In television and books, the search for the killer often provides the drama. But in his summer internship, Connor Downs ’20 is learning that a lot of analysis and interpretation goes into deciding if there has been a homicide at all.
Downs is interning this summer with the Massachusetts State Police Homicide Investigations unit, supported by a funded internship grant from Bowdoin.
Since the end of May, the Massachusetts Homicide Investigations unit—a team made up of thirteen detectives, one lieutenant, and one sergeant—have investigated seventy-five unattended deaths. Downs has assisted on thirty-five of them.
While that number might seem high to some, Downs notes that it’s actually down from previous years. “They had been expecting more homicides based on what has happened in past years,” he explained.
The state homicide team, which is based in the city of New Bedford, is obligated to investigate every unexpected death that occurs in Bristol County, including traffic accidents, suicides, and drug overdoses. “What my department does is rule out the possibility of homicide with any unattended death,” Downs said. Of the thirty-five cases he’s participated in, two are active murder cases. One required a police dog to sniff out the discarded murder weapon in a patch of woods.
Downs’ internship is funded by a grant from Bowdoin’s Peter Buck Internship Fund. This year, seventy-eight Bowdoin students were awarded these competitive grants, which enable them to pursue unpaid summer internships or projects. Had it not been for his grant, Downs, who lives in Foxboro, Mass., said, “I would have gone back to waiting tables at the Olive Garden.”
Instead, he’s shadowing one of the homicide unit detectives, and being called to scenes of possible crimes — which often entails driving to sites in the middle of the night. He’s also spent time with four different police bureaus: the forensic, ballistic, marine, and mounted units. “I’ve gotten a good understanding of how the state police functions as a whole, as well as all the experience I’ve gotten on crime scenes,” Downs said.
On top of that, he’s sharpening his observational and analytical skills. Downs describes the deliberate nature of the state police’s examination, focusing on possible explanations for each detail in the evidence one by one before moving on to the next. One of the detectives showing him the ropes is an expert in criminal psychology. “He’s been giving me tips about looking for emotion at the crime scene,” such as signs the suspect tried to de-personalize the victim, Downs said.
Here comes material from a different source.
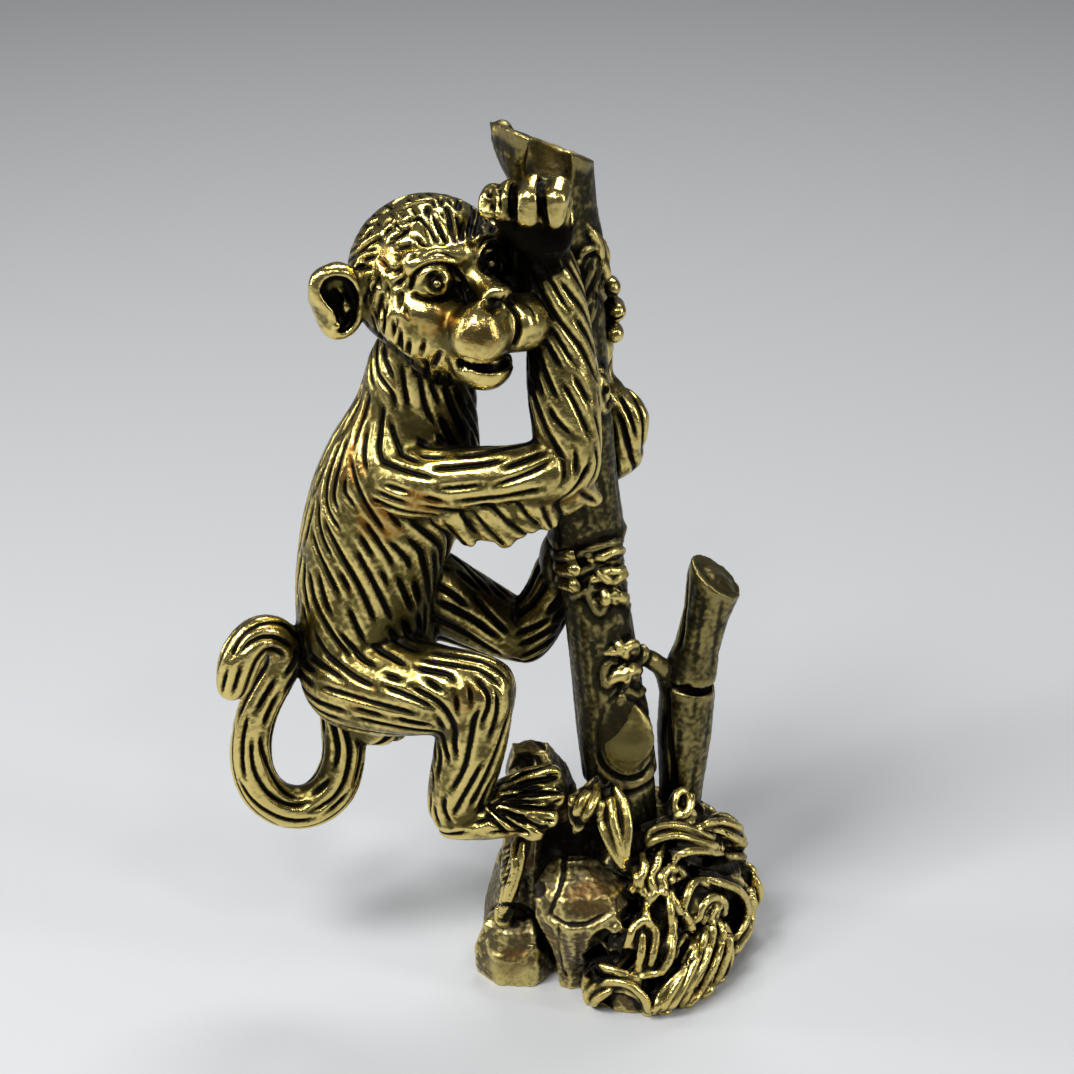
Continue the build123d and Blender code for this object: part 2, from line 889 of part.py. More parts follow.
def rock(levels_shares, half_breadth, half_depth, corner_shares):
    """A faceted rock from places on its axis, each with its own size and turn."""
    with BuildPart() as body:
        for share, size, turn in levels_shares:
            centre = place(share)
            corners = []
            for index, reach in enumerate(corner_shares):
                angle = math.radians(turn) + math.tau * index / len(corner_shares)
                across = half_breadth * size * reach * math.cos(angle)
                deep = half_depth * size * reach * math.sin(angle)
                corners.append((across, deep))
            with BuildSketch(Plane.XY.offset(centre.Z).move(Location((centre.X, centre.Y, 0)))):
                with BuildLine():
                    Polyline(*corners, close=True)
                make_face()
        loft(ruled=True)
    return body.part


rock_shares = {
    "foot_rock": (
        [
            ((-0.083, 0.011, 0), 1.40, 10),
            ((-0.083, 0.005, 0.107), 1.26, 14),
            ((-0.084, 0, 0.18), 1.12, 20),
            ((-0.092, -0.007, 0.24), 0.90, 26),
            ((-0.099, -0.011, 0.277), 0.50, 30),
        ],
        rock_half_breadth,
        rock_half_depth,
        [1.0, 0.92, 1.06, 0.95, 1.05, 0.9],
    ),
    "front_left_rock": (
        [
            ((-0.116, -0.044, 0), 0.98, 0),
            ((-0.117, -0.045, 0.035), 1.02, 4),
            ((-0.116, -0.043, 0.067), 0.80, 8),
            ((-0.115, -0.04, 0.077), 0.52, 8),
        ],
        rock_half_breadth,
        low_rock_half_depth,
        [1.0, 1.04, 0.9, 1.05, 0.94, 1.02],
    ),
    "front_boulder": (
        [
            ((-0.052, -0.069, 0), 0.30, 20),
            ((-0.051, -0.075, 0.04), 0.40, 20),
            ((-0.045, -0.084, 0.069), 0.66, 20),
            ((-0.039, -0.088, 0.109), 1.10, 12),
            ((-0.044, -0.08, 0.141), 1.02, 6),
            ((-0.052, -0.069, 0.163), 0.50, 0),
        ],
        boulder_half_breadth,
        boulder_half_depth,
        [1.0, 0.92, 1.0, 0.96, 1.02, 0.94],
    ),
}
for name, (levels, half_breadth, half_depth, corner_shares) in rock_shares.items():
    with BuildPart() as stone:
        add(coped(rock(levels, half_breadth, half_depth, corner_shares)))
    stone.part.label = name
    export_step(stone.part, f"parts/{name}.step")

# Single leaves and buds that lie over the mound

leaves_shares = {
    "hanging_leaf": [(-0.01, -0.033, 0.253), (-0.006, -0.063, 0.217), (0.003, -0.083, 0.167)],
    "bud_leaf": [(-0.022, -0.029, 0.254), (-0.036, -0.051, 0.228), (-0.051, -0.059, 0.194)],
    "right_leaf": [(0.089, -0.008, 0.164), (0.12, 0.02, 0.147), (0.143, 0.037, 0.12), (0.146, 0.04, 0.106)],
    "stalk_foot_bud": [(0.069, -0.027, 0.176), (0.069, -0.008, 0.196), (0.072, 0.012, 0.21)],
}
for name, shares in leaves_shares.items():
    is_bud = "bud" in name
    half_thickness = bud_half_thickness if is_bud else leaf_half_thickness
    with BuildPart() as leaf:
        add(coped(blade(places(shares), leaf_half_width, half_thickness)))
    leaf.part.label = name
    export_step(leaf.part, f"parts/{name}.step")

# Bunches of grass and stems, each bunch in one piece

tufts_shares = {
    "left_leaf": [[(-0.13, -0.059, 0.082), (-0.12, -0.063, 0.133), (-0.108, -0.056, 0.182)]],
    "right_strands": [
        [(0.029, -0.04, 0.184), (0.055, -0.026, 0.186), (0.081, -0.012, 0.172), (0.1, -0.006, 0.155)],
        [(0.035, -0.052, 0.174), (0.069, -0.029, 0.173), (0.1, -0.01, 0.152)],
        [(0.045, -0.068, 0.155), (0.057, -0.052, 0.166), (0.087, -0.029, 0.154), (0.112, -0.002, 0.139)],
    ],
    "crescent_ridge": [
        [
            (0.101, -0.038, 0.124),
            (0.13, -0.01, 0.096),
            (0.15, 0.018, 0.053),
            (0.145, 0, 0.031),
            (0.132, -0.028, 0.028),
        ],
    ],
    "wave_tuft": [
        [(0.108, -0.056, 0.07), (0.121, -0.048, 0.029), (0.114, -0.062, 0.005)],
        [(0.098, -0.068, 0.073), (0.102, -0.076, 0.035), (0.094, -0.089, 0.004)],
        [(0.091, -0.079, 0.069), (0.082, -0.1, 0.04), (0.073, -0.109, 0.004)],
        [(0.082, -0.092, 0.062), (0.064, -0.114, 0.037), (0.05, -0.123, 0.006)],
        [(0.072, -0.103, 0.048), (0.054, -0.12, 0.036), (0.038, -0.127, 0.011)],
    ],
    "front_curled_leaf": [
        [
            (-0.028, -0.103, 0.004),
            (-0.019, -0.115, 0.026),
            (0.003, -0.124, 0.04),
            (0.023, -0.128, 0.033),
            (0.032, -0.128, 0.009),
        ],
        [(-0.03, -0.097, 0.006), (-0.024, -0.107, 0.037), (-0.006, -0.118, 0.053), (0.014, -0.122, 0.052)],
    ],
    "front_grass": [
        [(-0.007, -0.114, 0.059), (-0.008, -0.109, 0.082), (0, -0.103, 0.101)],
        [(0.005, -0.119, 0.059), (0.002, -0.112, 0.084), (0.011, -0.103, 0.104)],
        [(0.022, -0.121, 0.058), (0.013, -0.114, 0.085), (0.023, -0.101, 0.111)],
        [(0.029, -0.121, 0.058), (0.039, -0.112, 0.084), (0.03, -0.102, 0.109)],
        [(0.054, -0.08, 0.132), (0.061, -0.096, 0.099), (0.057, -0.109, 0.071), (0.038, -0.12, 0.055)],
    ],
    "back_grass": [
        [(0.023, -0.063, 0.168), (0.023, -0.077, 0.156), (0.017, -0.086, 0.138)],
        [(0.038, -0.066, 0.162), (0.036, -0.079, 0.151), (0.028, -0.088, 0.135)],
        [(0.054, -0.062, 0.157), (0.052, -0.075, 0.146), (0.04, -0.086, 0.132)],
    ],
    "socket_leaves": [
        [(0.072, -0.084, 0.102), (0.079, -0.073, 0.119), (0.09, -0.052, 0.124)],
        [(0.088, -0.073, 0.092), (0.093, -0.063, 0.107), (0.101, -0.047, 0.113)],
        [(0.101, -0.062, 0.079), (0.107, -0.05, 0.093), (0.112, -0.036, 0.1)],
    ],
    "far_right_leaf": [[(0.145, 0.003, 0.033), (0.159, 0.042, 0.042), (0.154, 0.046, 0.076)]],
}
for name, table in tufts_shares.items():
    radius = ridge_radius if name == "crescent_ridge" else strand_radius
    with BuildPart() as tuft:
        add(coped(strands(table, radius)))
    tuft.part.label = name
    export_step(tuft.part, f"parts/{name}.step")
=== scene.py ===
# %% [markdown]
# # A cast brass monkey on a bamboo stalk
#
# The real object is a small solid casting. A carver makes it in wax, cuts the fur with a
# gouge, casts it in brass, blackens it all over and then rubs the high places bright.
# This lesson follows the same order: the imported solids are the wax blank, the gouge is a
# push along the surface's normals, and the rubbing is worked out from how deep each place lies.
# Shade is painted into the colour as well, where other metal hides the sky and along some lines.

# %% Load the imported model
import json
import math
import random

import bmesh
import bpy
import numpy as np
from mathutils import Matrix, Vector
from mathutils.bvhtree import BVHTree
from mathutils.kdtree import KDTree
from mathutils.noise import noise


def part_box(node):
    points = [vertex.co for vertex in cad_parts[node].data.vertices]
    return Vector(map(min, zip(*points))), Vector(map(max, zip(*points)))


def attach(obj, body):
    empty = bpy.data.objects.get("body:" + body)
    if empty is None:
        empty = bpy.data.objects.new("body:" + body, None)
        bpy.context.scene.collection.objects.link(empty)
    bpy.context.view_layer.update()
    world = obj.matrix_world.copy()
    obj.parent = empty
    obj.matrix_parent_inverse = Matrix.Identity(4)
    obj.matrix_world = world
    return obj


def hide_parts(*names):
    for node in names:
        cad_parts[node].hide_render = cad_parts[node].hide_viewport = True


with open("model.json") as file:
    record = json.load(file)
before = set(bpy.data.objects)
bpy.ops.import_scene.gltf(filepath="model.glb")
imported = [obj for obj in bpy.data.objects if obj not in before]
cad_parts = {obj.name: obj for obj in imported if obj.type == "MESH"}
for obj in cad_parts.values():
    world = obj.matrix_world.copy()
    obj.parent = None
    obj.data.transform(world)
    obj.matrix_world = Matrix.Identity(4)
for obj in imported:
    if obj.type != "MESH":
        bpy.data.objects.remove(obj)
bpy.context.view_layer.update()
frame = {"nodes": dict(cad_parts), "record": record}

mm = 0.001

# %% [markdown]
# ## The camera
#
# The photograph looks down on the figure through a long lens, so the stalks hardly converge.
# The camera comes before any piece, because the strokes of the fur are drawn over the
# photograph, in its pixels, and each one is then laid on the surface that the pixel sees.

# %% Place the camera
photo_side = 1074
lens_in_pixels = 2728
camera_tilt = math.radians(26)
camera_distance = 220 * mm
looked_at = Vector((-6.9, 0, 39.9)) * mm
view_line = Vector((0, math.cos(camera_tilt), -math.sin(camera_tilt)))
view_up = Vector((0, math.sin(camera_tilt), math.cos(camera_tilt)))
camera_place = looked_at - view_line * camera_distance
bpy.ops.object.camera_add(location=camera_place, rotation=(math.pi / 2 - camera_tilt, 0, 0))
camera = bpy.context.object
camera.data.sensor_width = 36
camera.data.lens = camera.data.sensor_width * lens_in_pixels / photo_side
camera.data.clip_start = 10 * mm
bpy.context.scene.camera = camera
print("lens in mm:", round(camera.data.lens, 1))


# %% See along a pixel
def sight(u, v):
    """The direction in which a pixel of the photograph looks."""
    right = (u - photo_side / 2) / lens_in_pixels
    up = (photo_side / 2 - v) / lens_in_pixels
    return (view_line + view_up * up + Vector((1, 0, 0)) * right).normalized()


# %% [markdown]
# ## From solids to one skin
#
# On the casting, an arm grows out of the body without a seam, while the solids meet in hard
# corners. So copies of the solids are swollen by a hair, joined and remeshed: the remesh turns
# all that overlaps into one skin of even squares, which is also what a gouge needs to bite on.
# Sculpting each piece by hand would give the same surface, but not the same place twice.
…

While the stories he brings home at night sometimes alarm his mother, Downs said he’s been having a “great, hands-on” summer. Though, he does concede it took him a few days to get used to the job. “The first few scenes I went to shook me up, but the more you go to the better adjusted you become,” he said.
Most helpfully, the experience has cemented his desire to pursue a career solving crimes, he said, although he’s not sure yet if he wants to be a homicide detective, a district attorney, or perhaps an F.B.I. agent. A history and psychology major, Downs said he’ll apply for another funded internship to work for the F.B.I. or a D.A.’s office next summer.